_What to produce_
Reproduce the entire listing word for word.

_Provided information_
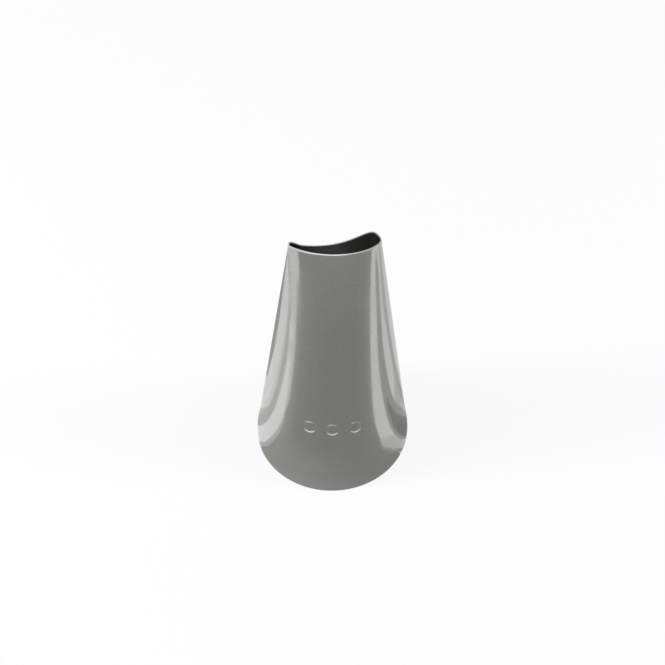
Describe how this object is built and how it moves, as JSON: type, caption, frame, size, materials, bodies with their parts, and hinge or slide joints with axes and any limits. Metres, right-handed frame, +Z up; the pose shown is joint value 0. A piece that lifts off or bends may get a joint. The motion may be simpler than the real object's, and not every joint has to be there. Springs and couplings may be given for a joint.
{
  "type": "piping nozzle",
  "caption": "Curved petal piping nozzle: a thin steel cone, round at the base and pressed flat to a bowed, teardrop-shaped mouth.",
  "frame": {"origin": "centre of the round base, on the plane of its rim", "axes": "+Z up the cone's axis to the mouth, +X to the wide end of the mouth, -Y to the side that the mouth bows out to"},
  "size_m": [0.0254, 0.0254, 0.0457],
  "materials": {
    "steel": "satin, pressed and tumbled sheet steel"
  },
  "bodies": {
    "root": {"nozzle_shell": "steel"}
  },
  "joints": []
}
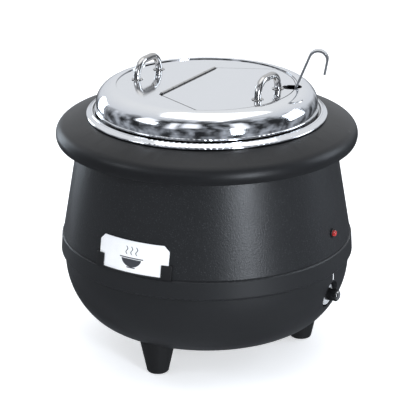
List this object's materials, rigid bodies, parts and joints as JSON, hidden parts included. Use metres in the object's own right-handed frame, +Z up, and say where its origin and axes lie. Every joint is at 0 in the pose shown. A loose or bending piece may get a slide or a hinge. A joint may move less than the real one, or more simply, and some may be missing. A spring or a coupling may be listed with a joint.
{
  "type": "electric soup kettle",
  "caption": "Round black electric soup kettle with lift-out steel pot, lift-off lid with half flap, loop handles, ladle, temperature knob, pilot lamp, label card and short feet.",
  "frame": {"origin": "on the table, under the middle of the pot", "axes": "+Z up, -Y towards the label, +X towards the temperature knob"},
  "size_m": [0.34, 0.34, 0.352],
  "materials": {
    "housing_paint": "fine textured black powder coat",
    "collar_plastic": "smooth satin black moulding",
    "black_plastic": "matte black moulding",
    "polished_steel": "mirror-polished stainless steel",
    "plain_steel": "plain stainless or zinc-plated steel",
    "spreader_aluminium": "mill finish",
    "heater_sheath": "heat-tinted metal sheath",
    "pale_ceramic": "unglazed pale ceramic",
    "grey_plastic": "moulded thermoset",
    "copper_bulb": "plain copper tube",
    "lead_insulation": "heat-proof lead insulation",
    "red_lens": "clear red lens",
    "white_card": null,
    "dial_metal": "satin metal",
    "knob_plastic": "black, finely ribbed"
  },
  "bodies": {
    "housing": {"rim_collar": "collar_plastic", "upper_shell": "housing_paint", "bowl_floor": "housing_paint", "bowl_side": "housing_paint", "bowl_belt": "housing_paint", "base_plate": "housing_paint", "foot_front": "black_plastic", "foot_right": "black_plastic", "foot_left": "black_plastic", "foot_screws": "plain_steel", "tank_floor": "plain_steel", "tank_side": "plain_steel", "clamp_stud": "plain_steel", "clamp_washer": "plain_steel", "clamp_nut": "plain_steel", "heat_spreader": "spreader_aluminium", "heating_element": "heater_sheath", "element_clips": "spreader_aluminium", "thermal_limiter": "pale_ceramic", "thermostat_body": "grey_plastic", "thermostat_nut": "plain_steel", "thermostat_bulb": "copper_bulb", "terminal_block": "pale_ceramic", "wiring": "lead_insulation", "cable_gland": "black_plastic", "gland_nut": "black_plastic", "pilot_lamp_body": "black_plastic", "pilot_lamp_lens": "red_lens", "pilot_lamp_nut": "plain_steel", "label_holder": "black_plastic"},
    "knob_set": {"spindle": "plain_steel", "dial_skirt": "dial_metal", "knob": "knob_plastic", "knob_cap": "dial_metal"},
    "card": {"label_card": "white_card"},
    "pot": {"pot_floor": "polished_steel", "pot_side": "polished_steel", "pot_rim": "polished_steel"},
    "lid": {"lid_shell": "polished_steel", "hinge_leaf_lid": "polished_steel", "hinge_pin": "polished_steel", "lid_handle": "polished_steel", "lid_handle_washers": "polished_steel", "lid_handle_nuts": "polished_steel"},
    "flap": {"lid_flap": "polished_steel", "hinge_leaf_flap": "polished_steel", "flap_handle": "polished_steel", "flap_handle_washers": "polished_steel", "flap_handle_nuts": "polished_steel"},
    "ladle": {"ladle_bowl": "polished_steel", "ladle_handle": "polished_steel"}
  },
  "joints": [
    {"name": "knob_turn", "type": "hinge", "parent": "housing", "child": "knob_set", "pos_m": [0.15, 0, 0.08647], "axis": [1, 0, 0], "range_deg": [0, 270]},
    {"name": "card_slide", "type": "slide", "parent": "housing", "child": "card", "axis": [0, 0.1691, 0.9856], "range_m": [0, 0.03]},
    {"name": "pot_lift", "type": "slide", "parent": "housing", "child": "pot", "axis": [0, 0, 1], "range_m": [0, 0.23]},
    {"name": "lid_lift", "type": "slide", "parent": "pot", "child": "lid", "axis": [0, 0, 1], "range_m": [0, 0.24]},
    {"name": "flap_hinge", "type": "hinge", "parent": "lid", "child": "flap", "pos_m": [-0.0236, 0, 0.3079], "axis": [0, -1, 0], "range_deg": [0, 140]},
    {"name": "ladle_slide", "type": "slide", "parent": "lid", "child": "ladle", "axis": [0.3458, 0.1397, 0.9278], "range_m": [0, 0.1]}
  ]
}
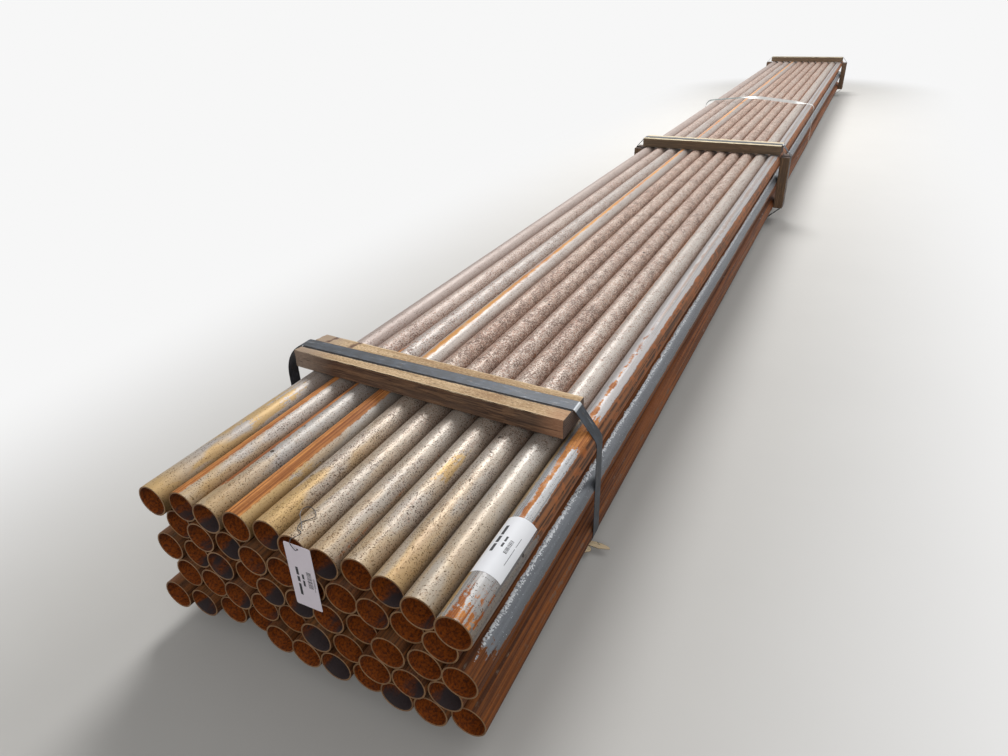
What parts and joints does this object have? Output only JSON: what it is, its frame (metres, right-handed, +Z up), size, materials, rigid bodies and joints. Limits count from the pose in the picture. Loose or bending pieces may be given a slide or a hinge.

_Response_
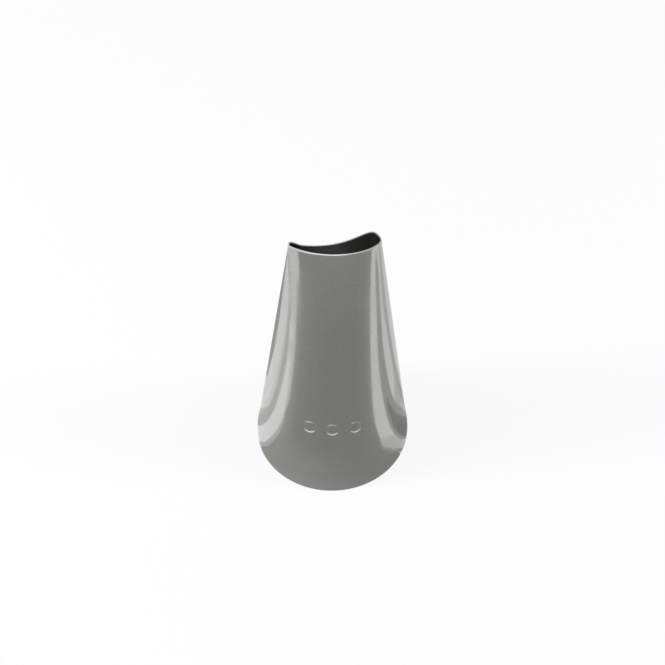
Describe how this object is built and how it moves, as JSON: type, caption, frame, size, materials, bodies with their parts, and hinge or slide joints with axes and any limits. Metres, right-handed frame, +Z up; the pose shown is joint value 0. A piece that lifts off or bends may get a joint. The motion may be simpler than the real object's, and not every joint has to be there. Springs and couplings may be given for a joint.
{
  "type": "piping nozzle",
  "caption": "Curved petal piping nozzle: a thin steel cone, round at the base and pressed flat to a bowed, teardrop-shaped mouth.",
  "frame": {"origin": "centre of the round base, on the plane of its rim", "axes": "+Z up the cone's axis to the mouth, +X to the wide end of the mouth, -Y to the side that the mouth bows out to"},
  "size_m": [0.0254, 0.0254, 0.0457],
  "materials": {
    "steel": "satin, pressed and tumbled sheet steel"
  },
  "bodies": {
    "root": {"nozzle_shell": "steel"}
  },
  "joints": []
}
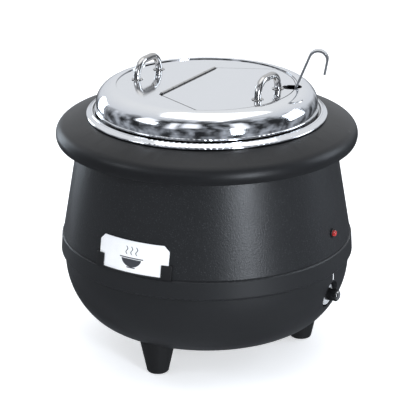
List this object's materials, rigid bodies, parts and joints as JSON, hidden parts included. Use metres in the object's own right-handed frame, +Z up, and say where its origin and axes lie. Every joint is at 0 in the pose shown. A loose or bending piece may get a slide or a hinge. A joint may move less than the real one, or more simply, and some may be missing. A spring or a coupling may be listed with a joint.
{
  "type": "electric soup kettle",
  "caption": "Round black electric soup kettle with lift-out steel pot, lift-off lid with half flap, loop handles, ladle, temperature knob, pilot lamp, label card and short feet.",
  "frame": {"origin": "on the table, under the middle of the pot", "axes": "+Z up, -Y towards the label, +X towards the temperature knob"},
  "size_m": [0.34, 0.34, 0.352],
  "materials": {
    "housing_paint": "fine textured black powder coat",
    "collar_plastic": "smooth satin black moulding",
    "black_plastic": "matte black moulding",
    "polished_steel": "mirror-polished stainless steel",
    "plain_steel": "plain stainless or zinc-plated steel",
    "spreader_aluminium": "mill finish",
    "heater_sheath": "heat-tinted metal sheath",
    "pale_ceramic": "unglazed pale ceramic",
    "grey_plastic": "moulded thermoset",
    "copper_bulb": "plain copper tube",
    "lead_insulation": "heat-proof lead insulation",
    "red_lens": "clear red lens",
    "white_card": null,
    "dial_metal": "satin metal",
    "knob_plastic": "black, finely ribbed"
  },
  "bodies": {
    "housing": {"rim_collar": "collar_plastic", "upper_shell": "housing_paint", "bowl_floor": "housing_paint", "bowl_side": "housing_paint", "bowl_belt": "housing_paint", "base_plate": "housing_paint", "foot_front": "black_plastic", "foot_right": "black_plastic", "foot_left": "black_plastic", "foot_screws": "plain_steel", "tank_floor": "plain_steel", "tank_side": "plain_steel", "clamp_stud": "plain_steel", "clamp_washer": "plain_steel", "clamp_nut": "plain_steel", "heat_spreader": "spreader_aluminium", "heating_element": "heater_sheath", "element_clips": "spreader_aluminium", "thermal_limiter": "pale_ceramic", "thermostat_body": "grey_plastic", "thermostat_nut": "plain_steel", "thermostat_bulb": "copper_bulb", "terminal_block": "pale_ceramic", "wiring": "lead_insulation", "cable_gland": "black_plastic", "gland_nut": "black_plastic", "pilot_lamp_body": "black_plastic", "pilot_lamp_lens": "red_lens", "pilot_lamp_nut": "plain_steel", "label_holder": "black_plastic"},
    "knob_set": {"spindle": "plain_steel", "dial_skirt": "dial_metal", "knob": "knob_plastic", "knob_cap": "dial_metal"},
    "card": {"label_card": "white_card"},
    "pot": {"pot_floor": "polished_steel", "pot_side": "polished_steel", "pot_rim": "polished_steel"},
    "lid": {"lid_shell": "polished_steel", "hinge_leaf_lid": "polished_steel", "hinge_pin": "polished_steel", "lid_handle": "polished_steel", "lid_handle_washers": "polished_steel", "lid_handle_nuts": "polished_steel"},
    "flap": {"lid_flap": "polished_steel", "hinge_leaf_flap": "polished_steel", "flap_handle": "polished_steel", "flap_handle_washers": "polished_steel", "flap_handle_nuts": "polished_steel"},
    "ladle": {"ladle_bowl": "polished_steel", "ladle_handle": "polished_steel"}
  },
  "joints": [
    {"name": "knob_turn", "type": "hinge", "parent": "housing", "child": "knob_set", "pos_m": [0.15, 0, 0.08647], "axis": [1, 0, 0], "range_deg": [0, 270]},
    {"name": "card_slide", "type": "slide", "parent": "housing", "child": "card", "axis": [0, 0.1691, 0.9856], "range_m": [0, 0.03]},
    {"name": "pot_lift", "type": "slide", "parent": "housing", "child": "pot", "axis": [0, 0, 1], "range_m": [0, 0.23]},
    {"name": "lid_lift", "type": "slide", "parent": "pot", "child": "lid", "axis": [0, 0, 1], "range_m": [0, 0.24]},
    {"name": "flap_hinge", "type": "hinge", "parent": "lid", "child": "flap", "pos_m": [-0.0236, 0, 0.3079], "axis": [0, -1, 0], "range_deg": [0, 140]},
    {"name": "ladle_slide", "type": "slide", "parent": "lid", "child": "ladle", "axis": [0.3458, 0.1397, 0.9278], "range_m": [0, 0.1]}
  ]
}
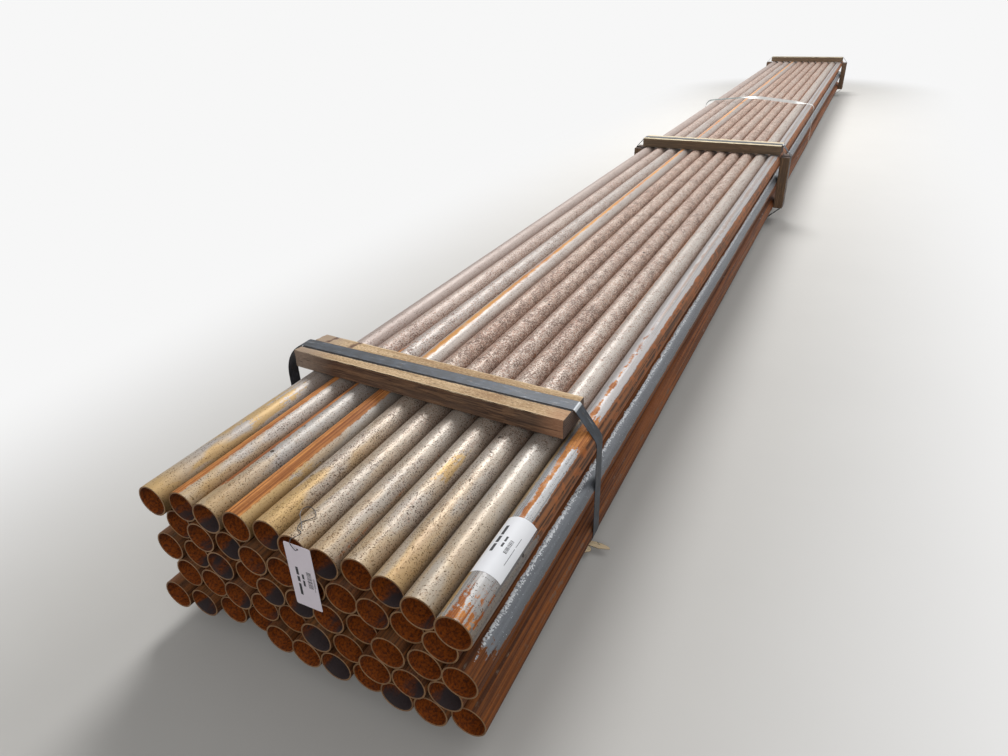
What parts and joints does this object have? Output only JSON: what it is, its frame (metres, right-handed, +Z up), size, materials, rigid bodies and joints. Limits count from the pose in the picture. Loose or bending pieces may be given a slide or a hinge.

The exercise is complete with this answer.